Faulk's fumble issues were worse than Ridley's

Faulk's fumble issues were worse than Ridley's
December 1, 2013, 10:30 am
Share This Post

The distress on Stevan Ridley’s face in the wee hours of Monday morning wasn’t on display for effect.
After his third fumble in as many games, the third-year running back was plainly shattered by the hole he helped dig and the embarrassment of watching his teammates dig out of it over the next three hours.
“You ever talk to Kevin Faulk about this,” I asked when Ridley took a brief break from verbally flogging himself. “He was horrendous in 2000 with fumbles.”
“I’ll call Faulk,” said Ridley.
Given that both men were third-round picks out of LSU (Faulk in 1999; Ridley in 2011) and that they had some overlap, it’s a little surprising the contact didn’t come sooner. Faulk, as he matured, was known to mentor younger players during the tail-end of his terrific career with the Patriots.
Interestingly, Ridley might as well be operating with vise grips compared to Faulk’s performance in Bill Belichick’s first season as head coach.
Faulk may go down as the best change-up back in NFL history, but he fumbled himself to the edge of employment in 2000.
An accounting . . .
* In Week 1 against the Bucs, the Patriots trailed 14-10 and faced third-and-12 at their own 19. Faulk caught a 9-yard pass from Drew Bledsoe, got stripped by Derrick Brooks and Tampa went on to turn that turnover into a touchdown. Final score, Tampa 21, Patriots 16.
* Week 4 against Miami, the winless Patriots down 7-3 and at the Miami 6 with a second-and-goal just before halftime. Faulk fumbles. Patriots lose.
* Week 7 at New York, first drive of the game. The Patriots have third-and-2 at their own 35 when Faulk reels in a pass from Bledsoe and gets stripped by Bryan Cox. The Jets turn that into a TD. Patriots lose.
* Week 10, first drive of the game, first-and-10 at the 50. Faulk fumbles but makes the recovery.
* Week 14, the Patriots are up 30-17 on Kansas City with 4:34 left in the game and the ball on their own 43. Faulk fumbles, the Chiefs recover, and Elvis Grbac gets KC into the end zone two plays later. When the game ends, Kansas City is at the New England 12, throwing for the end zone with a chance to win but ends up losing, 30-24.

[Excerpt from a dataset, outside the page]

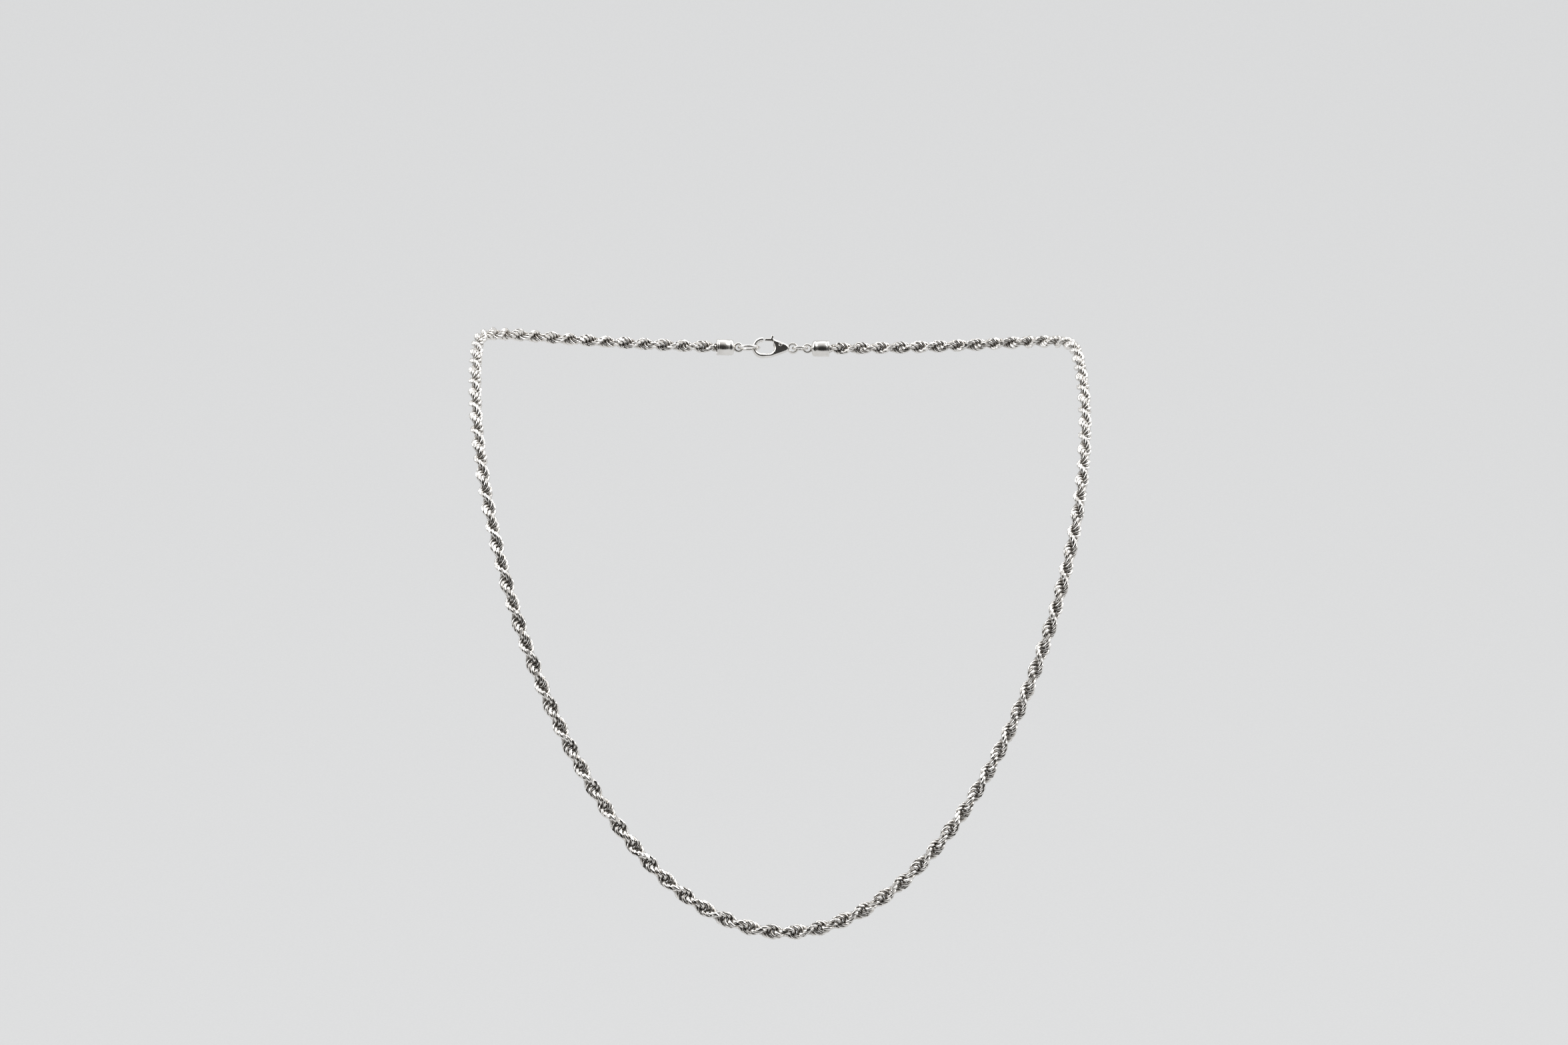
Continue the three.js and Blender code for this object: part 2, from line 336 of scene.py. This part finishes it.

* Week 16, first-and-10 in the first quarter at Buffalo in hellacious conditions, Faulk falls on his own fumble.
As bad as Ridley’s drops have been, that season by Faulk was just an unmitigated disaster. Why didn’t Belichick cut the cord or more drastically cut his playing time? Well, the quarterback was a turnover machine himself that season (13 picks, 9 fumbles) so it’s not like Faulk was the only one giving it away at a good clip. And the other running back in the fold was rookie J.R. Redmond who wasn’t quite ready for a prime role.
More than anything else, though, Bill Belichick often referred over the years to Faulk’s diligence and the sincerity of his effort.

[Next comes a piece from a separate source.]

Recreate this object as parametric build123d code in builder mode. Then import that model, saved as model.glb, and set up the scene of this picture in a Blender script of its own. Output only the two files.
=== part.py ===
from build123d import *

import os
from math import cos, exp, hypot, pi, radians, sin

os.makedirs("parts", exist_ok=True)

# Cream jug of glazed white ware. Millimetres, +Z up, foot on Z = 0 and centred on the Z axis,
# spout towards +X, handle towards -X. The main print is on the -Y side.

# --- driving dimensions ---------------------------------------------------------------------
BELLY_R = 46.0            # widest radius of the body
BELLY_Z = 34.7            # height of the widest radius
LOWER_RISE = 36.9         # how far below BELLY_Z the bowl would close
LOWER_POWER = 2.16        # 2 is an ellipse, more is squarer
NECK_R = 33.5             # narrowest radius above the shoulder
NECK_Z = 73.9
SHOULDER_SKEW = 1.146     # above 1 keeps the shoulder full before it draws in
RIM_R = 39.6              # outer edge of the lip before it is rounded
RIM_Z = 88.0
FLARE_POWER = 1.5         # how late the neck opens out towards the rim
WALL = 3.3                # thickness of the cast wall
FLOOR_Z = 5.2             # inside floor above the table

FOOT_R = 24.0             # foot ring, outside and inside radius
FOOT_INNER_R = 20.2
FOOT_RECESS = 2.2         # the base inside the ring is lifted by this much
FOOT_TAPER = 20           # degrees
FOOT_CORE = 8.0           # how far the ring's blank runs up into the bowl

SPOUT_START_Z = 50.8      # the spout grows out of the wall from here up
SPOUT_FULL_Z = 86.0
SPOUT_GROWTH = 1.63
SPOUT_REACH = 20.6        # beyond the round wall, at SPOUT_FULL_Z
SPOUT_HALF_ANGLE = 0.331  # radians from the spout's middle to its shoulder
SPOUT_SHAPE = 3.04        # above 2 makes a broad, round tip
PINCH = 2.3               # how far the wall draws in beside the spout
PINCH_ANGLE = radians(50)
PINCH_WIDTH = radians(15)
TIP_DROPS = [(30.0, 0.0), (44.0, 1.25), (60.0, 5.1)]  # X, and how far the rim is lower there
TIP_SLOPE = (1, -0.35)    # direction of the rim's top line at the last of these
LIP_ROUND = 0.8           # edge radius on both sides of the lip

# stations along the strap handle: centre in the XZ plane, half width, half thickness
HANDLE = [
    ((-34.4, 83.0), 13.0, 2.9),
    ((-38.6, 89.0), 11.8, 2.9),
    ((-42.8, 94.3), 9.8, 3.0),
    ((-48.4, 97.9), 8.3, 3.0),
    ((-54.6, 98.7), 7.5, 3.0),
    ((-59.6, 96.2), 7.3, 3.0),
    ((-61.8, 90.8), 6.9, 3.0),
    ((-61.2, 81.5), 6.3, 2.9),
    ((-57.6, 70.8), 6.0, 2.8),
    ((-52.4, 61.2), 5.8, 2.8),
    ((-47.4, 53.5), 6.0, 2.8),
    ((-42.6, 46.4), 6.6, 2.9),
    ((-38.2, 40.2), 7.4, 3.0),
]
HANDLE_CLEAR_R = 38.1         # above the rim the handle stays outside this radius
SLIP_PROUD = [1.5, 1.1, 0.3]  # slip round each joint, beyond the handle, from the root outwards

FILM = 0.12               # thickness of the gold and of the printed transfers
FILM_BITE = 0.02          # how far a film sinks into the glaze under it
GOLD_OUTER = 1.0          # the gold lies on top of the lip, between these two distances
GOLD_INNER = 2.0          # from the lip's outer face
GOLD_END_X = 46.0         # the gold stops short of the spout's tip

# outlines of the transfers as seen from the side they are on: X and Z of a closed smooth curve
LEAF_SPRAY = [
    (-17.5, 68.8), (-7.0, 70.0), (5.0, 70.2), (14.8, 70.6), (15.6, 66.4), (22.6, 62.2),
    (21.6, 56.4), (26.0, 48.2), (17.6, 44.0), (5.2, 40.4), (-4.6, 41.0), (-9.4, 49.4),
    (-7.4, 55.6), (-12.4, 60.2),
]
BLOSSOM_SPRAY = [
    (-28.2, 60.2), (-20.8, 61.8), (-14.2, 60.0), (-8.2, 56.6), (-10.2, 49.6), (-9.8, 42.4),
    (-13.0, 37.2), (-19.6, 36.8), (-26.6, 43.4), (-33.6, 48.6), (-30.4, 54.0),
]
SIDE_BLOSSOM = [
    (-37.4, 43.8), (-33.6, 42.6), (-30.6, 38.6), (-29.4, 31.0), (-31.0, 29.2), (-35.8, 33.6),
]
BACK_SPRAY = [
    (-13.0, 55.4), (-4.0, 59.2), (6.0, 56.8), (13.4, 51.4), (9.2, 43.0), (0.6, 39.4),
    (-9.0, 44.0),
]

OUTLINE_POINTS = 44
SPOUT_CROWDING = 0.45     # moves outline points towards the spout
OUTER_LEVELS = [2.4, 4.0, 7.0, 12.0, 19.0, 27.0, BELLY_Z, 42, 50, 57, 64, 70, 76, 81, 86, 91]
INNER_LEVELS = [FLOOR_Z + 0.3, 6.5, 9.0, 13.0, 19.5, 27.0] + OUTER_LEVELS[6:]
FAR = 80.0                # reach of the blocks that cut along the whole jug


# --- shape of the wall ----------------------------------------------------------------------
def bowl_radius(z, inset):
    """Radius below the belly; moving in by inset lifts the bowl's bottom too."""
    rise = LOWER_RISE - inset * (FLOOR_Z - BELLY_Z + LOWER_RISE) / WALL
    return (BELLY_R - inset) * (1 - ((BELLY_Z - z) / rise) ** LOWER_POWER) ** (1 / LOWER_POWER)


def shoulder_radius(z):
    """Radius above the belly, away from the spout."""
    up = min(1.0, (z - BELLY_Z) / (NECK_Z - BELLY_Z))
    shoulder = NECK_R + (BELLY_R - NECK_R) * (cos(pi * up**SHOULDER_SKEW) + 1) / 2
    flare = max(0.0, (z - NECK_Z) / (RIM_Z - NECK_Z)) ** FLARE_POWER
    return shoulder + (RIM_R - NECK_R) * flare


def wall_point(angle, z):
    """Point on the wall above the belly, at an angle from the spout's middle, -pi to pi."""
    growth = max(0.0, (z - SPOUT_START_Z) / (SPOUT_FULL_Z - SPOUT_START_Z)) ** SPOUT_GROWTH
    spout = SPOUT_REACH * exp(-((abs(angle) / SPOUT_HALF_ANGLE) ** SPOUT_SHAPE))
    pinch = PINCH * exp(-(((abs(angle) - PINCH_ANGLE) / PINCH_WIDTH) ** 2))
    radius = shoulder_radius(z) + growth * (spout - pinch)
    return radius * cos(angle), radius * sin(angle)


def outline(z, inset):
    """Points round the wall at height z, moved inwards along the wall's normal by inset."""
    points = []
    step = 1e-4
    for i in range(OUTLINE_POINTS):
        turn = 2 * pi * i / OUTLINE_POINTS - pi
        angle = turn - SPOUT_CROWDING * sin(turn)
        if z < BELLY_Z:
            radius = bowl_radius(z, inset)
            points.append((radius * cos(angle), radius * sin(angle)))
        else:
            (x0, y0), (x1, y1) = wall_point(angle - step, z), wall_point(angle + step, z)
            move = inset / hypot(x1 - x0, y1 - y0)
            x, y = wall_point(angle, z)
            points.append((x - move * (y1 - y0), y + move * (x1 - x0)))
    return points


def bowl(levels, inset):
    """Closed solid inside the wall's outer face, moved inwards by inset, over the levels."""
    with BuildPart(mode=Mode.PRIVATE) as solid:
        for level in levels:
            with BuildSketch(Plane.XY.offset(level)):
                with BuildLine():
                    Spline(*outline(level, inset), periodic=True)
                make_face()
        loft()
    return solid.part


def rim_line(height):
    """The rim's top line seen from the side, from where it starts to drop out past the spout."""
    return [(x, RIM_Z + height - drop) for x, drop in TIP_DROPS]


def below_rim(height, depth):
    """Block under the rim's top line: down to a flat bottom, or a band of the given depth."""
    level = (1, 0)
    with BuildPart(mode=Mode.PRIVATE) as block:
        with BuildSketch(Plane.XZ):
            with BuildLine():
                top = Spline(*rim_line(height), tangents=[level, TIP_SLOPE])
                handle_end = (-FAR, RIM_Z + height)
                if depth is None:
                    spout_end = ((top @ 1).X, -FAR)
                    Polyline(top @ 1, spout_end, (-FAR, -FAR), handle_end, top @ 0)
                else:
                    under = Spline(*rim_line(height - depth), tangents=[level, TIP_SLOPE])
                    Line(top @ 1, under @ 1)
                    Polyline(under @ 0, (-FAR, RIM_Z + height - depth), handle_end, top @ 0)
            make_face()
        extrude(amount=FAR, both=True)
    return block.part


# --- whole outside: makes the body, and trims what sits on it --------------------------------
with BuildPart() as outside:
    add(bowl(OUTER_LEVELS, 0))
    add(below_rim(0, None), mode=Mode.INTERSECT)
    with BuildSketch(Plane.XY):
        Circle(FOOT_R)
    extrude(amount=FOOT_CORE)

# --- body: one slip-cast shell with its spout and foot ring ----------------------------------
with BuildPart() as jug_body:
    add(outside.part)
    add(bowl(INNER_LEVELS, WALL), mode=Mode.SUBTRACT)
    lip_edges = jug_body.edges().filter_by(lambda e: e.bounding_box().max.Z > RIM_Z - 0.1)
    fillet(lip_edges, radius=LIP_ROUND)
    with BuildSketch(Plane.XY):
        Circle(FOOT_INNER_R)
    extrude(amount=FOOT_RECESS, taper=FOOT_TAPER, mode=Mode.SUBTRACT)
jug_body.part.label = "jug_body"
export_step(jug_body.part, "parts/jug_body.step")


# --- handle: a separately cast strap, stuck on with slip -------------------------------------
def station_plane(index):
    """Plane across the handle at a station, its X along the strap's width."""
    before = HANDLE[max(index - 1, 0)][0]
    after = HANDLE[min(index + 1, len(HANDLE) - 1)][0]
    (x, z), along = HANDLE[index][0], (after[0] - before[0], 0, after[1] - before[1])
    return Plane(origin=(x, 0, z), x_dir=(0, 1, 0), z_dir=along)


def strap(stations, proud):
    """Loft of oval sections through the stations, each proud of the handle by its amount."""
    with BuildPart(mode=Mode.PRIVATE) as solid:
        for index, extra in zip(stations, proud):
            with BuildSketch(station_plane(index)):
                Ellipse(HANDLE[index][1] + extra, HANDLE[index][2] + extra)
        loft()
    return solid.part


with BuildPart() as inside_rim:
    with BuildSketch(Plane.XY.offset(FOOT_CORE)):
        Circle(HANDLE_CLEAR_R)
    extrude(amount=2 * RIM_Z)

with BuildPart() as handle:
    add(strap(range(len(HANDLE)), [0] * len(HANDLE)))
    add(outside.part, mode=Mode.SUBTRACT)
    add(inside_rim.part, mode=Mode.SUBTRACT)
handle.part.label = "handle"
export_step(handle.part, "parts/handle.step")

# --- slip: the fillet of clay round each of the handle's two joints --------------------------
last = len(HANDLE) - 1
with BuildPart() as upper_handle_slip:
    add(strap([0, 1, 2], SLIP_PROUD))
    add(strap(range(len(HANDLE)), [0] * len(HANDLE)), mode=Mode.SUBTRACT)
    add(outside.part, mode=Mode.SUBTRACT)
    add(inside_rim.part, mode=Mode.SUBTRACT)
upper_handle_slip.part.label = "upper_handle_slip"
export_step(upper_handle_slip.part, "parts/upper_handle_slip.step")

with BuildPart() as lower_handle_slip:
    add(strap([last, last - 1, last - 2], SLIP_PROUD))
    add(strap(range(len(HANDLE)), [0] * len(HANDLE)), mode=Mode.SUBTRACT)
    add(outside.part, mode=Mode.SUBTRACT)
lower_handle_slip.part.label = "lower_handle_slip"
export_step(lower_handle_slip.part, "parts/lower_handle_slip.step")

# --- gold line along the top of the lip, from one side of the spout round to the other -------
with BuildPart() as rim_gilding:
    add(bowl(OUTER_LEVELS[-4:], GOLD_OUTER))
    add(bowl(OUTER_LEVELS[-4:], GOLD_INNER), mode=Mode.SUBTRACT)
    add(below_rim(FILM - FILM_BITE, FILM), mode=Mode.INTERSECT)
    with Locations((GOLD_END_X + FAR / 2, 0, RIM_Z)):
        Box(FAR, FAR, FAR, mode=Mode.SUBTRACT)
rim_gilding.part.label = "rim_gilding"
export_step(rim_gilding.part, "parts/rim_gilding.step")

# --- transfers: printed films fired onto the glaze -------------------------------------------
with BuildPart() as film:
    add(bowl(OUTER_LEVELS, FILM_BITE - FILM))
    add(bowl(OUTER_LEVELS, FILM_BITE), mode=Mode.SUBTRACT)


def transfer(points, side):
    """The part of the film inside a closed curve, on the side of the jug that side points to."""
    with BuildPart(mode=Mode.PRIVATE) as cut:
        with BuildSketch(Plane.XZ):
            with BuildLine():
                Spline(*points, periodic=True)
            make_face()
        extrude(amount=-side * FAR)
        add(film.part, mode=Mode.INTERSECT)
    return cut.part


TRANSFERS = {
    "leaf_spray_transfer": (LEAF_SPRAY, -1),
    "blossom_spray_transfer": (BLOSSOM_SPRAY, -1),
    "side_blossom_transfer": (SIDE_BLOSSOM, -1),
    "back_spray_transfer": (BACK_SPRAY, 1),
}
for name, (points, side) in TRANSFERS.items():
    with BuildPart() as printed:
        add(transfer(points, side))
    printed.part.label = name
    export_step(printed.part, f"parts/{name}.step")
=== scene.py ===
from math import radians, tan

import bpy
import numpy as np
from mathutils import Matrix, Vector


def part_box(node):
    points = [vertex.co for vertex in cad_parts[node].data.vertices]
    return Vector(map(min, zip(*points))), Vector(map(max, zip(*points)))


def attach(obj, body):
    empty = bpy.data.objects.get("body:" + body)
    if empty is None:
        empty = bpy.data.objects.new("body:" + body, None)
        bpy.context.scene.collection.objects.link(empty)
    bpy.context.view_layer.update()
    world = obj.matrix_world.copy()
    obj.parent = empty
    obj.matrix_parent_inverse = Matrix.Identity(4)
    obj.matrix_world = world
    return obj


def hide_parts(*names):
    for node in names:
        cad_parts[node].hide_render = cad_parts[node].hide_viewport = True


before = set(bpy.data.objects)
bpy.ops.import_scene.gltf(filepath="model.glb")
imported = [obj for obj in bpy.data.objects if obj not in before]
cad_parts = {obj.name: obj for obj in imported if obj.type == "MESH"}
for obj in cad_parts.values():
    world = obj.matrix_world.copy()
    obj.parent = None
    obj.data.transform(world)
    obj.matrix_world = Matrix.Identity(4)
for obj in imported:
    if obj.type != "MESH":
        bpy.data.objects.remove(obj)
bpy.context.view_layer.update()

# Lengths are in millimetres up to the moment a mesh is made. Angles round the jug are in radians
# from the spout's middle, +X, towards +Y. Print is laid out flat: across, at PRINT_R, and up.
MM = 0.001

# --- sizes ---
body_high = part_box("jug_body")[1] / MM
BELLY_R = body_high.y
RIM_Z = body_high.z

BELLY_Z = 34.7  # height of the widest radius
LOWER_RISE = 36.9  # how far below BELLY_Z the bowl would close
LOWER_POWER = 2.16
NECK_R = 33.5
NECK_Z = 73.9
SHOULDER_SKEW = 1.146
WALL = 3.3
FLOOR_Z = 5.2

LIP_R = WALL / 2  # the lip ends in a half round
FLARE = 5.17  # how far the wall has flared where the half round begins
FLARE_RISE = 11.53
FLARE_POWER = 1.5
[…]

Faulk didn’t quite fix things (he fumbled 16 times over next nine seasons), but he certainly trimmed his fumbles and there was never any doubt about the seriousness with which he approached the job even in his second season.
Though both men were drafted in the same round out of the same school, Ridley doesn’t exude the same tough, no-nonsense demeanor Faulk did. Ridley is a character. He’s proudly shown up for work in a baby blue velour onesie with white moon boots adorned with rainbows. He carries a leather backpack with glittering pieces of gold on it. He’s not a flake, but he’s fun.
And it has struck me when I’ve seen the fumbles and resulting punishment if there are times Belichick or running backs coach Ivan Fears looks at Ridley’s get-up and thinks, “The guy we’re all depending on is wearing a onesie and moon boots. He carries the fortunes of the franchise under his arm when we hand off to him. Does he understand how much we’re relying on him? Nice onesie, though.”
I don’t want to go too far with the hypothesis because Ridley comes in a distant second to Tom Brady in the interesting apparel category.
But Brady’s shown that nobody’s going raises an eyebrow about your get-up when you’re the best in the league and your seriousness is beyond reproach. As for Faulk, there was never doubt the game had his full attention. He was a fairly quiet, no BS guy early in his career. One supposes Belichick didn’t feel as if Faulk wasn’t preparing fully and treating his role as the main ballcarrier with gravity.
If the worst thing Stevan Ridley ever does off the field is wear a baby blue onesie, any one of 32 teams would sign up for that kind of player. He’s a terrific kid. But Ridley’s going to have to earn back the trust of the Patriots coaches. And it may take some doing. From my vantage point, he’s too talented to put in mothballs for the rest of the season but the sincerity of his effort matters.
Reaching out to Faulk was smart. Because Faulk had it worse than Ridley does. And he didn’t just survive, he thrived.